WHAT YOU HAVE TO DO =>
Please quote the material exactly, every line of it.

--- Begin ---

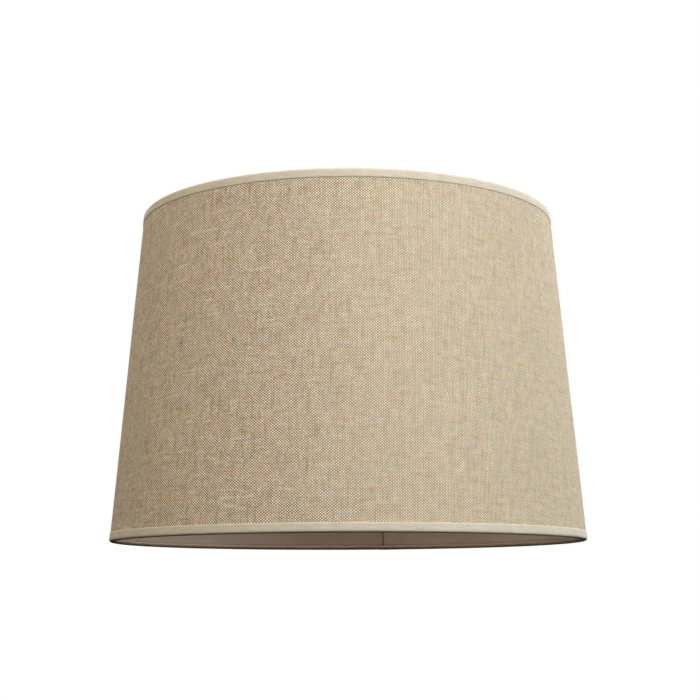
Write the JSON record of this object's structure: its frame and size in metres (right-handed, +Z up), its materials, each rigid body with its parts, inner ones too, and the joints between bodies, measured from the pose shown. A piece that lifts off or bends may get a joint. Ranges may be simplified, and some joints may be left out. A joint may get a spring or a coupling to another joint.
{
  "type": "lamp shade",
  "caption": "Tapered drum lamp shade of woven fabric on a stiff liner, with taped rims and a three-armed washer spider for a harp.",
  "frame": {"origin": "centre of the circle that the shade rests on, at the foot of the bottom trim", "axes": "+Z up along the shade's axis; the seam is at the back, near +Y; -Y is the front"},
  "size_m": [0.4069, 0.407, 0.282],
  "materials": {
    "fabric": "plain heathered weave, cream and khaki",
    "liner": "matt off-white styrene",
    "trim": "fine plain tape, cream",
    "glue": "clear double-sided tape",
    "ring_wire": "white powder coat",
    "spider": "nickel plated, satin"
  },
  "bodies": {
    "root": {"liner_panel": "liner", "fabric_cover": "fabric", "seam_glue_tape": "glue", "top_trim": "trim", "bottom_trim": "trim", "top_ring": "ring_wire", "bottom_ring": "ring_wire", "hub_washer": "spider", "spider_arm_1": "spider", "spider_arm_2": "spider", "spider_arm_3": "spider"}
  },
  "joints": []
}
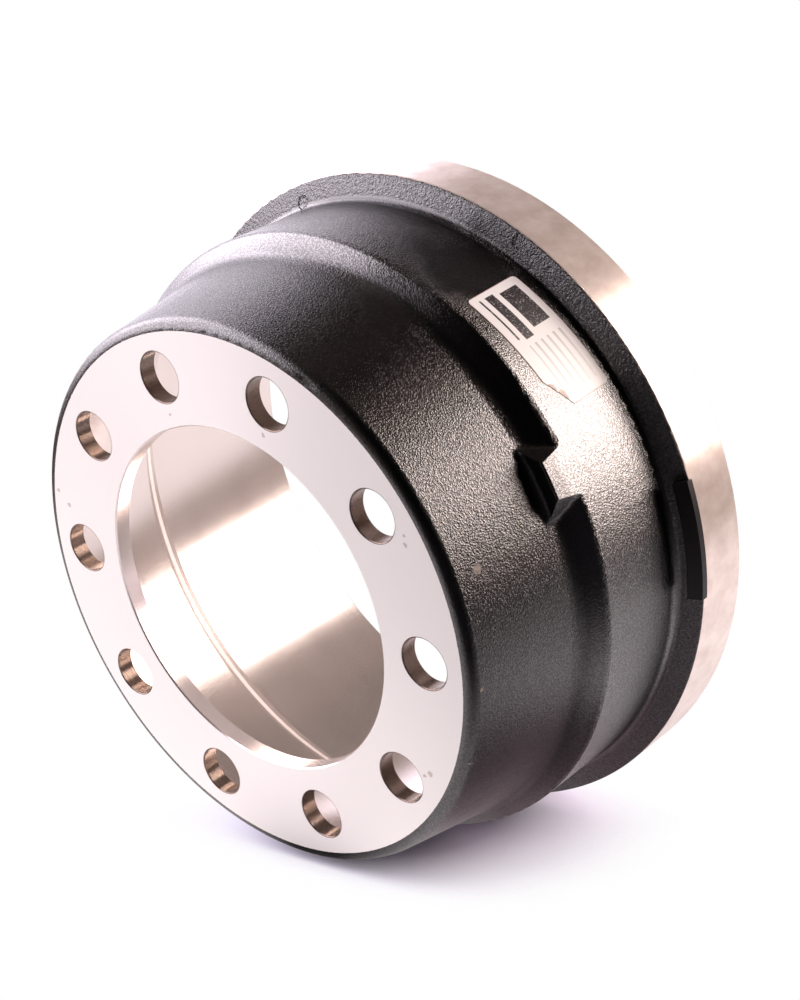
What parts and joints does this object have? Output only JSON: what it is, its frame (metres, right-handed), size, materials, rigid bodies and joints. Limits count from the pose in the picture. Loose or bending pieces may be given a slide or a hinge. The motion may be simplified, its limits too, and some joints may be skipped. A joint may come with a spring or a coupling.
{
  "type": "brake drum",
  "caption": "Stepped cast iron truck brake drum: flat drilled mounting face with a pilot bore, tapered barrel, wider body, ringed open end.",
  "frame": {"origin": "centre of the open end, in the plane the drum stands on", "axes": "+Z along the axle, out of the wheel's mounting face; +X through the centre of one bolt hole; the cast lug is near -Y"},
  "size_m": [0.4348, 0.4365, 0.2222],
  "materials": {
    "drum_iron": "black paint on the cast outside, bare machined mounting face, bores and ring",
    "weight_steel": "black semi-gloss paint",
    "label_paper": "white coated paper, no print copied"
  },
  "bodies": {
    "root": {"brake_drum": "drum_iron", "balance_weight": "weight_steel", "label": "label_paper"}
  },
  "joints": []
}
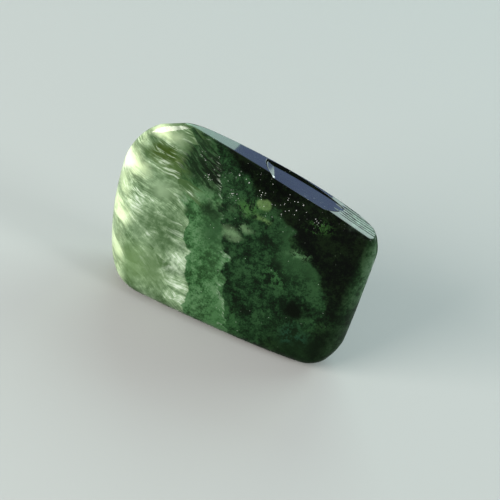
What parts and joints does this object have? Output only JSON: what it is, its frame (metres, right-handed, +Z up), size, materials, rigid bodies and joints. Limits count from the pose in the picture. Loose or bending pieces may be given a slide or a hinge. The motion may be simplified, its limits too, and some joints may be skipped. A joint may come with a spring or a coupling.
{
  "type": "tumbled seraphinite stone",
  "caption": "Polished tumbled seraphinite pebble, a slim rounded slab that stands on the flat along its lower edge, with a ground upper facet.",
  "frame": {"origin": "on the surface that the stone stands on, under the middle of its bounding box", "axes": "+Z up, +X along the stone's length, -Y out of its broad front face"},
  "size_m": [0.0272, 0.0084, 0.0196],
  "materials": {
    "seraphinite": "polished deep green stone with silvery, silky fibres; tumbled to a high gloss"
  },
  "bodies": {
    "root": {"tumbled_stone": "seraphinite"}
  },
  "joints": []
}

--- End ---

EXERCISE OUTPUT =>
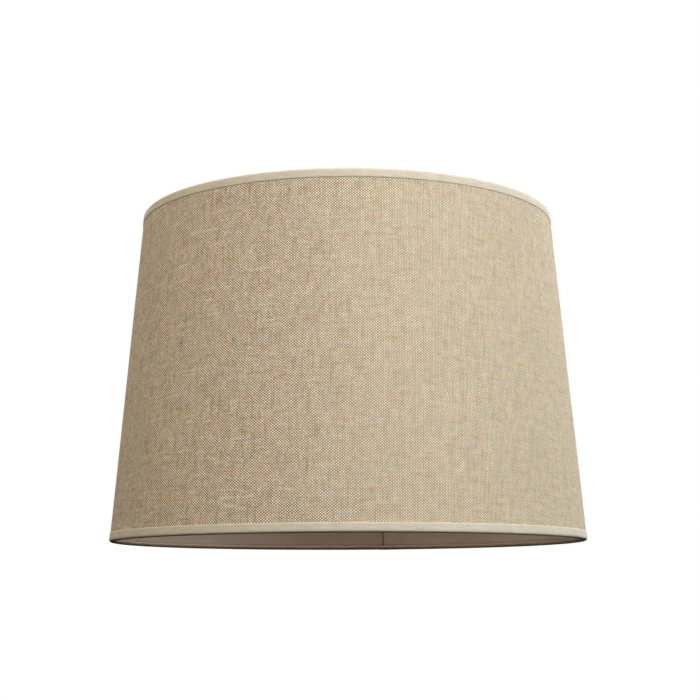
Write the JSON record of this object's structure: its frame and size in metres (right-handed, +Z up), its materials, each rigid body with its parts, inner ones too, and the joints between bodies, measured from the pose shown. A piece that lifts off or bends may get a joint. Ranges may be simplified, and some joints may be left out. A joint may get a spring or a coupling to another joint.
{
  "type": "lamp shade",
  "caption": "Tapered drum lamp shade of woven fabric on a stiff liner, with taped rims and a three-armed washer spider for a harp.",
  "frame": {"origin": "centre of the circle that the shade rests on, at the foot of the bottom trim", "axes": "+Z up along the shade's axis; the seam is at the back, near +Y; -Y is the front"},
  "size_m": [0.4069, 0.407, 0.282],
  "materials": {
    "fabric": "plain heathered weave, cream and khaki",
    "liner": "matt off-white styrene",
    "trim": "fine plain tape, cream",
    "glue": "clear double-sided tape",
    "ring_wire": "white powder coat",
    "spider": "nickel plated, satin"
  },
  "bodies": {
    "root": {"liner_panel": "liner", "fabric_cover": "fabric", "seam_glue_tape": "glue", "top_trim": "trim", "bottom_trim": "trim", "top_ring": "ring_wire", "bottom_ring": "ring_wire", "hub_washer": "spider", "spider_arm_1": "spider", "spider_arm_2": "spider", "spider_arm_3": "spider"}
  },
  "joints": []
}
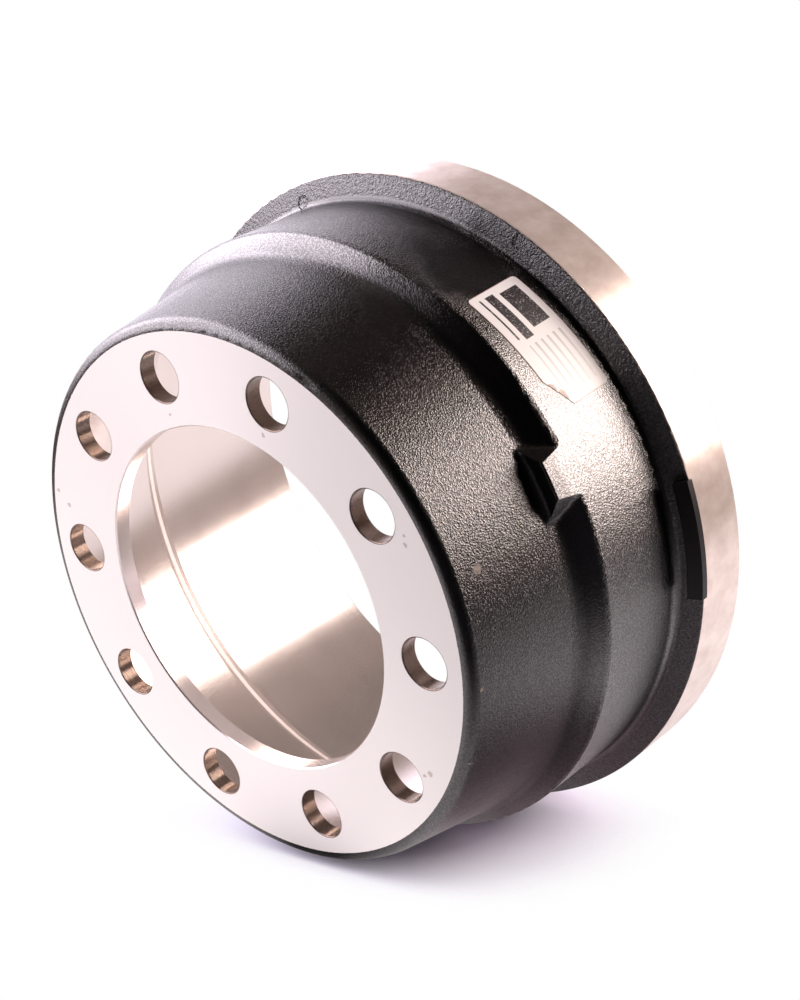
What parts and joints does this object have? Output only JSON: what it is, its frame (metres, right-handed), size, materials, rigid bodies and joints. Limits count from the pose in the picture. Loose or bending pieces may be given a slide or a hinge. The motion may be simplified, its limits too, and some joints may be skipped. A joint may come with a spring or a coupling.
{
  "type": "brake drum",
  "caption": "Stepped cast iron truck brake drum: flat drilled mounting face with a pilot bore, tapered barrel, wider body, ringed open end.",
  "frame": {"origin": "centre of the open end, in the plane the drum stands on", "axes": "+Z along the axle, out of the wheel's mounting face; +X through the centre of one bolt hole; the cast lug is near -Y"},
  "size_m": [0.4348, 0.4365, 0.2222],
  "materials": {
    "drum_iron": "black paint on the cast outside, bare machined mounting face, bores and ring",
    "weight_steel": "black semi-gloss paint",
    "label_paper": "white coated paper, no print copied"
  },
  "bodies": {
    "root": {"brake_drum": "drum_iron", "balance_weight": "weight_steel", "label": "label_paper"}
  },
  "joints": []
}
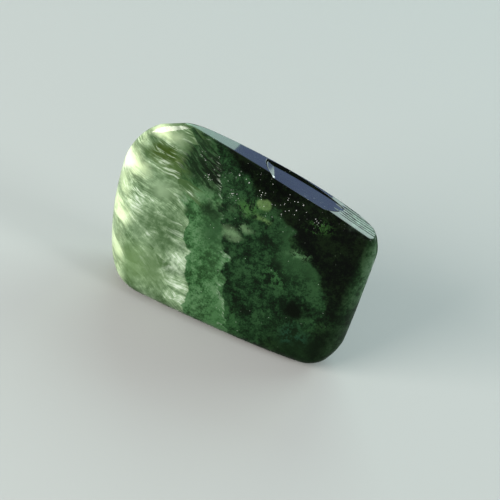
What parts and joints does this object have? Output only JSON: what it is, its frame (metres, right-handed, +Z up), size, materials, rigid bodies and joints. Limits count from the pose in the picture. Loose or bending pieces may be given a slide or a hinge. The motion may be simplified, its limits too, and some joints may be skipped. A joint may come with a spring or a coupling.
{
  "type": "tumbled seraphinite stone",
  "caption": "Polished tumbled seraphinite pebble, a slim rounded slab that stands on the flat along its lower edge, with a ground upper facet.",
  "frame": {"origin": "on the surface that the stone stands on, under the middle of its bounding box", "axes": "+Z up, +X along the stone's length, -Y out of its broad front face"},
  "size_m": [0.0272, 0.0084, 0.0196],
  "materials": {
    "seraphinite": "polished deep green stone with silvery, silky fibres; tumbled to a high gloss"
  },
  "bodies": {
    "root": {"tumbled_stone": "seraphinite"}
  },
  "joints": []
}